Argentina's government expects investments in the country's energy sector to reach up to $15 billion in 2025 and $16.5 billion in 2026 thanks to its market deregulation push, Energy Secretary Eduardo Rodriguez Chirillo said on Tuesday.
The estimated spending includes additional funds that flow from the country's RIGI investment promotion regime, which range from $2 billion to $2.5 billion per year, according to Rodriguez.
Speaking at an event organized by Shell, Rodriguez argued the measures will lead to a better business climate to attract investment.
"We're at record production," Rodriguez said. "These (new) rules will help shore up investments that are already in development."
The government of libertarian President Javier Milei has promoted a series of reforms aimed at reducing state intervention in the economy, including a major deregulation push.
The policies seek to facilitate energy exports, in addition to deregulating local prices along with offering more access to foreign currency.
Rodriguez said planned energy investments are currently seen around $12.5 billion in 2025 and $14 billion in 2026. The RIGI scheme could tack on up to $2.5 billion each year, he said.
Shell alone invests between $500 million to $600 million in Argentina a year. That could increase under the RIGI mechanism and when exchange restrictions are limited, country head German Burmeister said.
"The RIGI is a way to attract investments that would not otherwise arrive," he told reporters, without providing a figure for how much the firm's investments could increase.

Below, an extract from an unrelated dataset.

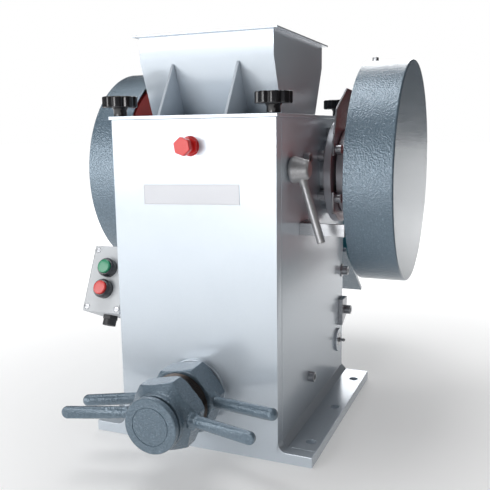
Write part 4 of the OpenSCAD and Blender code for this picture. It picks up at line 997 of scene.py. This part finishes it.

Shell currently produces 50,000 barrels of oil a day in Argentina and plans to hit 70,000 barrels by the end of 2025.
Thanks to increased activity at the Vaca Muerta formation - the world's second-largest shale gas reserve and fourth-largest for shale oil - Argentina will also be able to reverse a long-running energy deficit, Daniel Gonzalez, a senior energy and mining official, said.
The nation's energy trade surplus is expected to reach between $4 billion and $5 billion this year, Gonzalez said at the event, while the 2025 surplus will likely double this year's level.
The primary obstacle to achieving the surpluses is the country's macroeconomic situation, he added.